When and How to Scale the System
The MVP System is designed to be expanded, but only on evidence of need, not on speculation. You add complexity when you repeatedly bump against a clear limitation that is costing you time or causing stress.
For example, if your Master Task list grows so long that finding priority items becomes difficult, then you might introduce a simple priority tag (like A/B/C) or a "Top 3 for Today" list. If you’re managing multiple concurrent projects, you might add a separate, high-level project list to ensure each project has a next action on your master list. If you need to delegate, you might add a "Waiting For" list to track items pending from others.
The rule is: Add one component or rule to solve one specific problem. Test that change for at least two weeks. If it reduces friction, keep it. If it adds more overhead than value, discard it and try a different solution. This disciplined, iterative approach prevents "system bloat" and ensures every part of your productivity setup serves you.
Common Pitfalls
- Overcomplicating at the Start: The most common failure is adding layers of complexity—sub-projects, dozens of tags, multiple specialized lists—before the core four habits are automatic. This creates immediate friction. Correction: Commit to using the basic four-component system for one full month before considering any addition. Master the fundamentals of capture, clarification, and calendar trust first.
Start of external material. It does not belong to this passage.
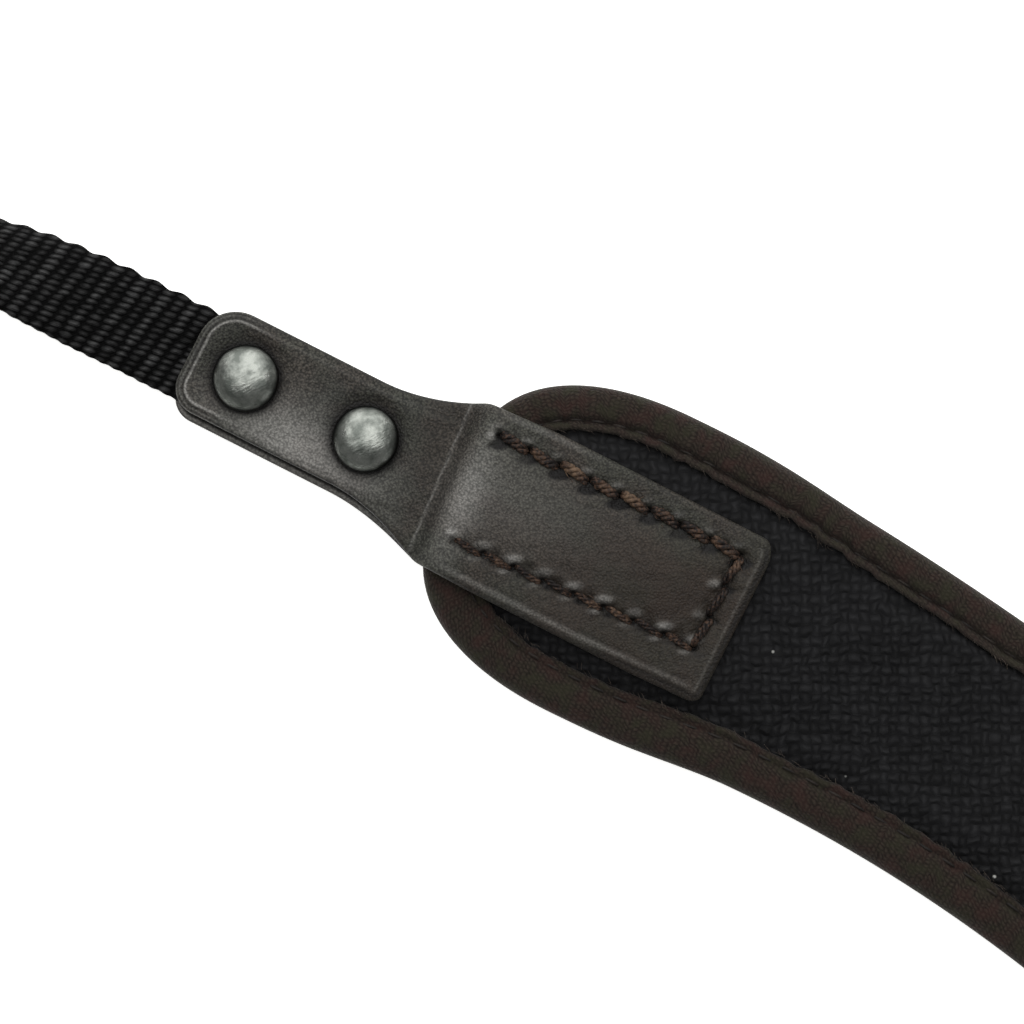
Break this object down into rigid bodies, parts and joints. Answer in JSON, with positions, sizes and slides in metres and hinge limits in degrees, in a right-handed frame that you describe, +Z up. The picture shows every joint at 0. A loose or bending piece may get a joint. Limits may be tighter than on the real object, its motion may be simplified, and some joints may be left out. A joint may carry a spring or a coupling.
{
  "type": "binocular neck strap",
  "caption": "Padded neck strap for binoculars: curved bound pad, leather tabs riveted to narrow webbing, each end with a slider and an eye for a lug.",
  "frame": {"origin": "on the surface the strap lies on, under the middle of its box", "axes": "+X from the left end to the right, +Y from the two free ends towards the neck pad, +Z up"},
  "size_m": [0.5346, 0.2864, 0.01],
  "materials": {
    "canvas": "coarse black basket-woven polyester",
    "binding": "dark brown twill tape",
    "leather": "dark brown grained leather, semi-matt",
    "rivet": "antiqued nickel, worn",
    "webbing": "ribbed black polypropylene webbing",
    "slider": "moulded black acetal, fine matt"
  },
  "bodies": {
    "root": {"neck_pad": "canvas", "edge_binding": "binding", "upper_leather_left": "leather", "upper_leather_right": "leather", "lower_leather_left": "leather", "lower_leather_right": "leather", "outer_rivet_left": "rivet", "inner_rivet_left": "rivet", "outer_rivet_right": "rivet", "inner_rivet_right": "rivet", "webbing_left": "webbing", "webbing_right": "webbing", "slider_left": "slider", "slider_right": "slider"}
  },
  "joints": []
}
- Neglecting the Weekly Review: Without the weekly review, your capture tool becomes a black hole, your task list becomes outdated and overwhelming, and your calendar ceases to be a true plan. The system collapses from neglect. Correction: Schedule your weekly review like a critical meeting with your most important client—you. Protect the time fiercely, and if you miss it, reschedule it as the very first order of business.
- Tool Hopping: Searching for the "perfect" app is a form of procrastination. The tools are less important than the behaviors they support. Correction: Choose a set of tools (one for each component) that is good enough, accessible, and minimally frustrating. Then, impose a 90-day moratorium on changing any of them. Focus on honing the habits, not optimizing the technology.
- Confusing the Task List with the Calendar: Putting "work on project X" on Tuesday on your calendar without time-blocking it creates a false promise. When Tuesday arrives and other meetings crop up, the task doesn’t get done, eroding trust in your system. Correction: Be militant. If it’s a task, it goes on the task list. If you want to ensure it gets done Tuesday, you must time-block a specific duration for it on your calendar, treating that block as a firm appointment.
Summary
- The Minimum Viable Productivity System is built on the principle that a simple, used system is superior to a complex, abandoned one. Start with the absolute basics and add complexity only to solve proven problems.
- The four foundational components are a Single Capture Tool (to empty your mind), a Master Task List (for all actionable items), a Calendar (for time-specific and time-blocked events only), and a Weekly Review (the essential maintenance ritual).
- The daily workflow revolves around capturing inputs instantly, processing them to decide next actions, and then executing from your calendar and task list.
- Scale the system iteratively by adding a single rule or component to address a specific, recurring friction point, and test each change thoroughly before adopting it.
- Success depends on avoiding common traps like initial overcomplication, skipping the weekly review, constantly switching tools, and misusing your calendar as a task wish list.